The hatred is not as visceral as it had been in previous centuries. And frankly, if we were really attacking the Scots, like we used to back in the days of William Wallace and Robert The Bruce, there’d be no time for comedy as we’d all be too busy chopping each other to pieces. These days I sense that Scots no longer feel deep oppression so much as a kind of simmering resentment against being told what to do by a government they didn’t vote for. Simmering resentment is always a better breeding ground for comedy.
There’s a comparable dynamic at work in North America, where Canadians share similar feelings towards the USA. I realise this is the sort of sweeping generalisation that explains why I was never going to succeed as a proper journalist. Even so there have always been a disproportionate number of Canadians in the American comedy industry, including superstars such as Seth Rogan, Mike Myers, and Jim Carrey.
To which you may well respond, ‘Why only Glasgow then? Why not Edinburgh as well?’ And of course, Edinburgh has given us its fair share of homegrown comedy, including the Absolutely gang, Greg McHugh, writer and star of the delightful Gary Tank Commander, and the dark comic novels of Irvine Welsh.
But I would say in addition to the simmering resentment the Scots feel towards the English, Glaswegians have harboured those same feelings towards their Edinburgh neighbours, who every year for a month allow the English to rampage with their own arts invasion. A chip on a chip on the shoulder.
The English hordes arrive from across the border, armed with their hilarious jokes about the London Underground, and play to an audience, many of whom have travelled all the way from London to see them.
For once I’m not spouting sociological claptrap here, research has been carried out that suggests Glaswegians have very little to do with the Edinburgh Festival, and it’s estimated that they make up no more than 2.5 per cent of all Fringe audiences.

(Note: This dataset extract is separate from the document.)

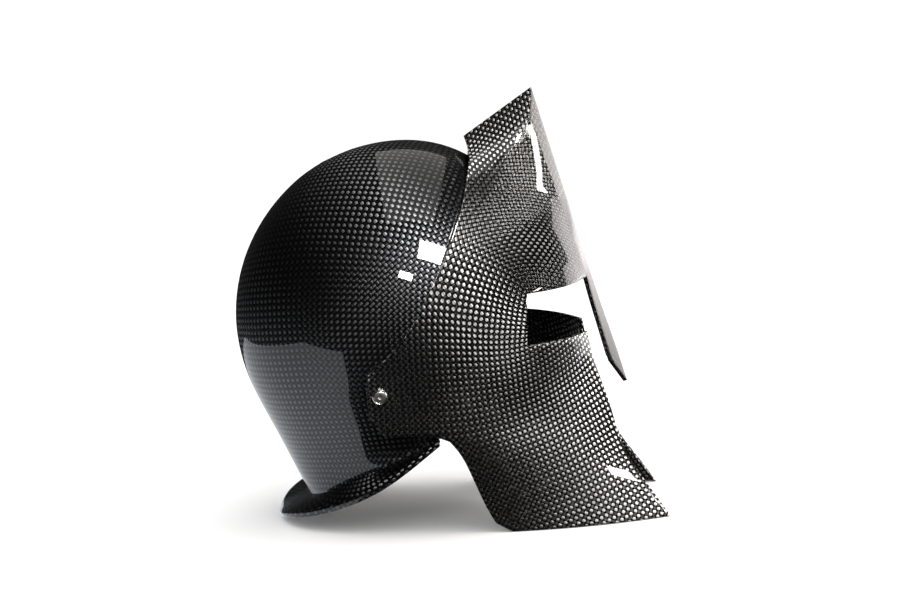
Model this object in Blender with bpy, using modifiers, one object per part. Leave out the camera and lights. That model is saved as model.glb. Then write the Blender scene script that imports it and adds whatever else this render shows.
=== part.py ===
"""Open-faced helmet: a dome shell with a neck guard, and a peaked face plate that swings on two ear screws.

Lengths are metres, +X forward, +Z up. The shells are laid out from the pivot axis, which runs
along Y: u is the distance forward of it, v the distance above it. The tables hold u and v as
shares of REACH and half widths as shares of HALF_WIDTH.
"""

import math

import bmesh
import bpy
from mathutils import Matrix, Vector

# main sizes
REACH = 0.1760
HALF_WIDTH = 0.0980
PIVOT_HEIGHT = 0.1052
SHELL_WALL = 0.0024
PLATE_WALL = 0.0026
PLATE_GAP = 0.0013
SWING_DEG = 30.0

# dome, measured in a frame tilted back by RIM_TILT so that the rim at the nape is level
RIM_TILT = math.radians(26.6)
CROWN_T = 0.0366
CROWN_H = 0.1607
BROW_H = 0.0300
REAR_LENGTH = 0.1290
REAR_POWERS = (2.09, 0.52)
FRONT_LENGTH = 0.1160
FRONT_POWERS = (2.95, 0.50)
WIDEST_H = 0.0350
SECTION_POWER = 2.15
NECK_H = -0.0515
NECK_FLARE = 0.0034
NECK_FRONT_PULL = 0.0300

# flared rim at the nape
RIM_CENTRE_T = 0.0130
RIM_REAR = 0.1326
RIM_HALF_WIDTH = 0.0890
RIM_POWER = 2.6
RIM_LIP = 0.0050
NECK_REAR = 0.1052
NECK_HALF_WIDTH = 0.0750

# pivot hardware
SCREW_RADIUS = 0.0025
SCREW_HEAD_RADIUS = 0.0043
SOCKET_ACROSS = 0.0030
SOCKET_DEPTH = 0.0016
WASHER_RADIUS = 0.0057
WASHER_RISE = 0.0019
NUT_RADIUS = 0.0050
NUT_LENGTH = 0.0042
NUT_SEAT = 0.0038
WASHER_SEAT = 0.0006
FIT = 0.0003
SHELL_BORE = 0.0041
PLATE_BORE = 0.0034

COLLECTION_NAME = "spartan_helmet"
CUTTER_NAME = "cutters"

# angle of each dome ring down from the crown, then heights of the rings below the brow
CROWN_ANGLES = (11, 22, 34, 46, 58, 69, 80)
LOWER_HEIGHTS = (0.0300, 0.0150, 0.0, -0.0170, -0.0350, -0.0440, -0.0500)
PIVOT_TURN = 74.5
REAR_COLUMNS = 7
SIDE_COLUMNS = 3
BROW_COLUMNS = 4
TEMPLE_T = 0.0985
EAR_T = 0.0196

# rim edge round from the middle of the nape to its front end:
# share of the way round, depth below the pivot line as a share of PIVOT_HEIGHT
RIM_EDGE = (
    (0.00, 0.549),
    (0.15, 0.534),
    (0.33, 0.538),
    (0.50, 0.569),
    (0.66, 0.600),
    (0.80, 0.608),
    (0.92, 0.580),
    (1.00, 0.510),
)

# face plate rows from the peak down to the foot of the cheek.
# front u, front v, front half width, back u, back v, back half width, bulge
ROWS = (
    (0.652, 1.074, 0.133, 0.652, 1.074, 0.133, 0.00),
    (0.682, 0.979, 0.133, 0.599, 0.969, 0.205, 0.05),
    (0.712, 0.889, 0.133, 0.531, 0.873, 0.350, 0.10),
    (0.740, 0.805, 0.133, 0.486, 0.807, 0.510, 0.18),
    (0.768, 0.721, 0.133, 0.429, 0.717, 0.704, 0.28),
    (0.798, 0.631, 0.133, 0.364, 0.619, 0.848, 0.42),
    (0.825, 0.549, 0.133, 0.300, 0.522, 0.942, 0.62),
    (0.852, 0.470, 0.133, 0.245, 0.427, 1.000, 0.84),
    (0.875, 0.392, 0.133, 0.238, 0.378, 1.022, 1.02),
    (0.873, 0.317, 0.180, 0.236, 0.313, 1.033, 1.08),
    (0.870, 0.245, 0.240, 0.234, 0.246, 1.037, 1.04),
    (0.866, 0.174, 0.296, 0.233, 0.176, 1.036, 1.00),
    (0.880, 0.091, 0.310, 0.233, 0.085, 1.031, 0.98),
    (0.905, 0.008, 0.327, 0.233, 0.000, 1.021, 0.96),
    (0.934, -0.074, 0.345, 0.233, -0.085, 1.007, 0.94),
    (0.958, -0.153, 0.367, 0.225, -0.176, 0.991, 0.92),
    (0.973, -0.216, 0.386, 0.274, -0.199, 0.972, 0.90),
    (0.986, -0.268, 0.406, 0.313, -0.246, 0.952, 0.88),
    (1.006, -0.324, 0.430, 0.345, -0.310, 0.932, 0.86),
    (1.040, -0.386, 0.460, 0.383, -0.410, 0.902, 0.82),
    (1.088, -0.452, 0.490, 0.420, -0.500, 0.880, 0.80),
    (1.137, -0.520, 0.525, 0.454, -0.560, 0.866, 0.80),
    (1.188, -0.598, 0.560, 0.520, -0.598, 0.857, 0.80),
)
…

So for a comic doing his first ever Edinburgh, that averages out over the entire three-week run at around what, maybe 2.5 Glaswegians.
There was a bit of a thaw last year when one of Glasgow’s current golden boys, Greg Hemphill, took his new play Appointment With The Wicker Man to the Edinburgh Fringe. In an interview at the time, Hemphill admitted that many Glaswegians had a negative attitude towards the Edinburgh Festivals, and suggested that this was misplaced, not least because he was premiering a play at the Edinburgh Fringe and was hoping for an audience, and who can blame him?
The play was a success but I doubt if it has seriously shifted the attitude of the locals. Which remains, as far as I can see, one of ‘we don’t need your anglicised commercialised comedy festival nonsense, we’ve got our own scene that’s perfectly fine thank you very much.’
Appointment With The Wicker Man was written by Hemphill and Donny McCleary, who also co-writes the best show currently on BBC Radio 4, the superb Fags, Mags And Bags, starring Scotland’s funniest and most under-rated writer-performer Sanjeev Kohli. Sanjeev was born in London, but has lived in Glasgow most of his life and therefore qualifies as an honorary Glaswegian for comedy reasons alone.
Sanjeev is best known as the shopkeeper Navid in Still Game, one of the best sitcoms of the last ten years. That sitcom was written and created by Hemphill and Ford Kiernan, based on characters they had created for Chewin’ The Fat, one of the finest sketch shows of the last 15 years.
And now, we lovers of Glasgow comedy hold our collective breath as two of our great heroes, Hemphill and Florence, swear vengeance upon each other, and recall those bygone days when Glasgow’s humour was defined by violence and surrealism, to grapple in the wrestling ringt and decide who will win the title of the city’s hardest funnyman, or funniest hard man.
There’s no other way to say it – Glaswegians make the finest comedy.